Use: loss of appetite, upset stomach, constipation, inflammation of the stomach
Fenugreek is an annual plant in the family Fabaceae, with leaves consisting of three small obovate to oblong leaflets that is native to the Mediterranean region, southern Europe, and western Asia. It is cultivated worldwide as a semiarid crop. Fenugreek is believed to have been brought into cultivation in the Near East. India is a major producer, with fenugreek production in India derived from numerous states.
The seeds are used in cooking, to make medicine, or to hide the taste of other medicine. Fenugreek seeds smell and taste somewhat like maple syrup.
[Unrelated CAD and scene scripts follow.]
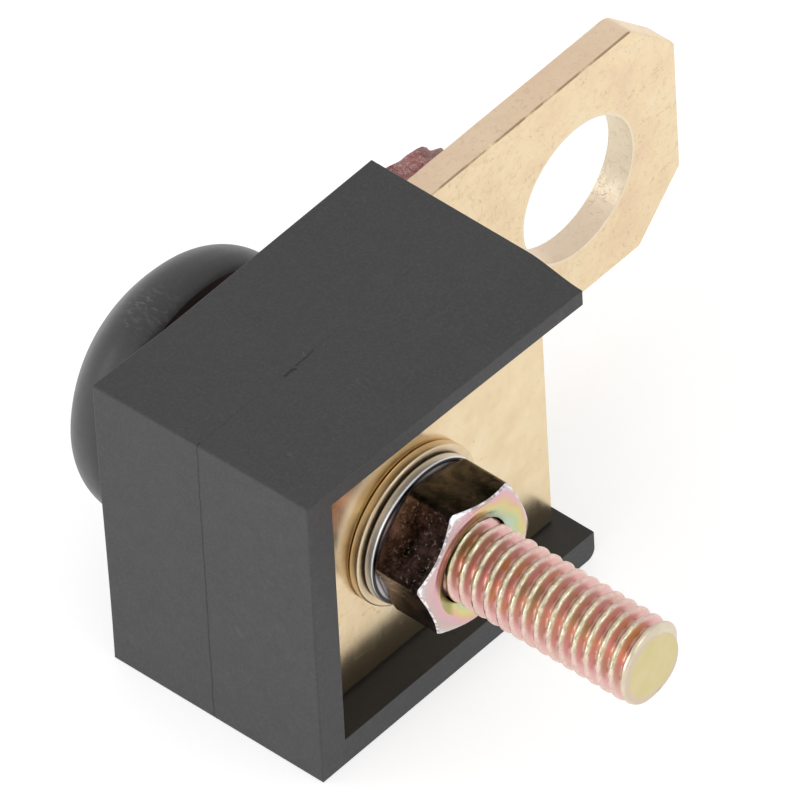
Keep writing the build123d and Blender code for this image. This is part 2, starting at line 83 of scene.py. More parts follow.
# ---------------------------------------------------------------- node materials
class Shader:
    """A Principled material with short calls for its nodes. Its coordinates are millimetres."""

    def __init__(self, name):
        self.material = bpy.data.materials.new(name)
        self.material.use_nodes = True
        self.tree = self.material.node_tree
        self.surface = self.tree.nodes["Principled BSDF"]
        coordinates = self.tree.nodes.new("ShaderNodeTexCoord")
        self.place = self.vector("MULTIPLY", coordinates.outputs["Object"], (1000, 1000, 1000))
        parts = self.node("ShaderNodeSeparateXYZ", [self.place])
        self.x, self.y, self.z = parts.outputs
        self.depth = self.math("SUBTRACT", housing_high.y / MM, self.y)
        facing = self.node("ShaderNodeSeparateXYZ", [coordinates.outputs["Normal"]])
        self.facing_x, self.facing_y, self.facing_z = facing.outputs

    def node(self, kind, inputs, **settings):
        made = self.tree.nodes.new(kind)
        for key, value in settings.items():
            setattr(made, key, value)
        pairs = inputs.items() if isinstance(inputs, dict) else enumerate(inputs)
        for key, value in pairs:
            if isinstance(value, bpy.types.NodeSocket):
                self.tree.links.new(value, made.inputs[key])
            else:
                made.inputs[key].default_value = value
        return made

    def math(self, operation, *values):
        return self.node("ShaderNodeMath", values, operation=operation).outputs[0]

    def vector(self, operation, *values):
        return self.node("ShaderNodeVectorMath", values, operation=operation).outputs[0]

    def noise(self, scale, detail=3.0, roughness=0.5, distortion=0.0, stretch=None, shift=0.0):
        """Noise of so many features a millimetre, from 0 to 1."""
        where = self.place
        if stretch is not None:
            where = self.vector("MULTIPLY", where, stretch)
        if shift:
            where = self.vector("ADD", where, (shift, shift, shift))
        sockets = {
            "Vector": where, "Scale": scale, "Detail": detail,
            "Roughness": roughness, "Distortion": distortion,
        }
        return self.node("ShaderNodeTexNoise", sockets).outputs["Fac"]

    def step(self, value, start, end):
        """0 before start and 1 after end, smoothly. Start may be the larger."""
        flip = start > end
        low, high = (end, start) if flip else (start, end)
        sockets = {"Value": value, "From Min": low, "From Max": high}
        ramp = self.node("ShaderNodeMapRange", sockets, interpolation_type="SMOOTHSTEP")
        return self.math("SUBTRACT", 1.0, ramp.outputs[0]) if flip else ramp.outputs[0]

    def mix(self, factor, first, second):
        made = self.node("ShaderNodeMix", {0: factor}, data_type="RGBA")
        for socket, colour in ((made.inputs[6], first), (made.inputs[7], second)):
            if isinstance(colour, bpy.types.NodeSocket):
                self.tree.links.new(colour, socket)
            else:
                socket.default_value = (*colour, 1.0)
        return made.outputs[2]

    def ramp(self, factor, stops):
        made = self.node("ShaderNodeValToRGB", [factor])
        elements = made.color_ramp.elements
        while len(elements) < len(stops):
            elements.new(0.5)
        for element, (position, colour) in zip(elements, stops):
            element.position = position
            element.color = (*colour, 1.0)
        return made.outputs[0]

    def scratches(self, scale, width, share, shift=0.0, stretch=None):
        """Short crooked lines: where one noise crosses its middle and another is high."""
        line = self.math("ABSOLUTE", self.math(
            "SUBTRACT", self.noise(scale, 2.0, 0.5, 0.6, stretch, shift), 0.5))
        broken = self.noise(scale * 1.7, 1.0, 0.5, 0.0, None, shift + 7.3)
        return self.math("MULTIPLY", self.step(line, width, 0.0),
                         self.step(broken, 1 - share, 1.05 - share))

    def radius_at(self, centre_x, centre_z):
        """Distance from a line along Y, in millimetres."""
        across = self.math("SUBTRACT", self.x, centre_x)
        up = self.math("SUBTRACT", self.z, centre_z)
        square = self.math("ADD", self.math("MULTIPLY", across, across),
                           self.math("MULTIPLY", up, up))
        return self.math("SQRT", square)

    def radius(self):
        """Distance from the common axis, in millimetres."""
        return self.radius_at(AXIS_X / MM, AXIS_Z / MM)

    def near(self, point, reach):
        """1 at a point given in millimetres, 0 from a reach away."""
        apart = self.vector("SUBTRACT", self.place, point)
        length = self.node("ShaderNodeVectorMath", [apart], operation="LENGTH").outputs["Value"]
        return self.step(length, reach, 0.0)

    def bump(self, height, strength, distance):
        made = self.node("ShaderNodeBump", {
            "Height": height, "Strength": strength, "Distance": distance * MM})
        if self.surface.inputs["Normal"].is_linked:
            self.tree.links.new(self.surface.inputs["Normal"].links[0].from_socket,
                                made.inputs["Normal"])
        self.tree.links.new(made.outputs[0], self.surface.inputs["Normal"])

    def finish(self, colour, roughness, metallic=0.0, specular=0.5):
        self.tree.links.new(colour, self.surface.inputs["Base Color"])
        self.tree.links.new(roughness, self.surface.inputs["Roughness"])
        self.surface.inputs["Metallic"].default_value = metallic
        self.surface.inputs["Specular IOR Level"].default_value = specular
        return self.material


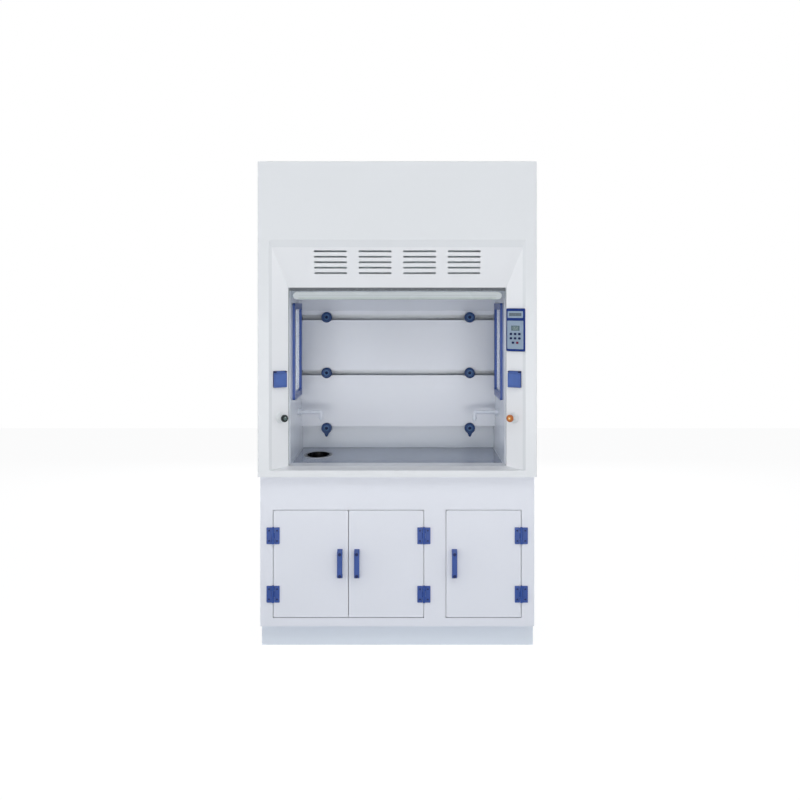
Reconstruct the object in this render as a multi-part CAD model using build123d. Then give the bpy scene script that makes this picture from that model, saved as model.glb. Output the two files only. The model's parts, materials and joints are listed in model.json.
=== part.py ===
from build123d import *
import math
import os

# A polypropylene fume hood on a base cabinet, in millimetres.
# X runs across, Y runs from the front to the back, Z is height above the floor.
# Most places are given as a depth behind the hood's front plane and a height above the floor.

# Upper hood
hood_width = 1250
hood_depth = 800
panel_sheet = 10
wall_sheet = 8
side_strip = 50
facing_run = 81
funnel_depth = 65
bottom_rim = 30
bottom_rise = 12
vent_rise = 213
opening_height = 808
wall_step = 4
rear_gap = 29
header_clearance = 75
edge_round = 3

# Base cabinet
base_height = 781
base_setback = 45
base_inset = 6
base_back_gap = 20
base_sheet = 12
plinth_height = 101
plinth_setback = 105
left_stile = 57
middle_stile = 97
right_stile = 58
bottom_rail = 38
top_rail = 154
shelf_height = 370
shelf_setback = 60

# Cabinet doors, hinges and handles
door_gap = 2.5
door_sheet = 18
door_corner = 5
hinge_height = 75
hinge_reach = 29.5
hinge_leaf = 5
knuckle_radius = 6
knuckle_clearance = 0.3
knuckle_gap = 0.4
hinge_pin_radius = 2.5
pin_clearance = 0.05
lower_hinge_inset = 105
upper_hinge_inset = 114
handle_height = 134
handle_width = 23.5
handle_projection = 36
handle_grip = 11
handle_foot = 20
handle_inset = 37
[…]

Sotolon is responsible for the distinctive maple syrup smell of fenugreek.
Trigonella foenum-graecum seeds (Fenugreek seeds; the main active component of this plant) tend to contain: Trigonelline, a betaine molecule also found in high levels in alfalfa and coffee. 4-hydroxyisoleucine and its precursor, 2-oxoglutarate.
Fenugreek is taken by mouth for digestive problems such as loss of appetite, upset stomach, constipation, inflammation of the stomach Fenugreek is also used for diabetes, painful menstruation, menopause, polycystic ovary syndrome, arthritis, poor thyroid function, and obesity. It is also used for conditions that affect heart health such as "hardening of the arteries" (atherosclerosis) and for high blood levels of certain fats including cholesterol and triglycerides. Fenugreek is used for kidney ailments, a vitamin deficiency disease called beriberi, mouth ulcers, boils, bronchitis, and infection of the tissues beneath the surface of the skin (cellulitis), tuberculosis, chronic coughs, chapped lips, baldness, cancer, Parkinson's disease, and exercise performance. Women who are breast-feeding sometimes use fenugreek to promote milk flow. Fenugreek is sometimes used as a poultice. That means it is wrapped in cloth, warmed, and applied directly to the skin to treat local pain and swelling (inflammation), muscle pain, pain and swelling of lymph nodes (lymphadenitis), pain in the toes (gout), wounds, leg ulcers, and eczema.
Fenugreek appears to slow absorption of sugars in the stomach and stimulate insulin. Both of these effects lower blood sugar in people with diabetes.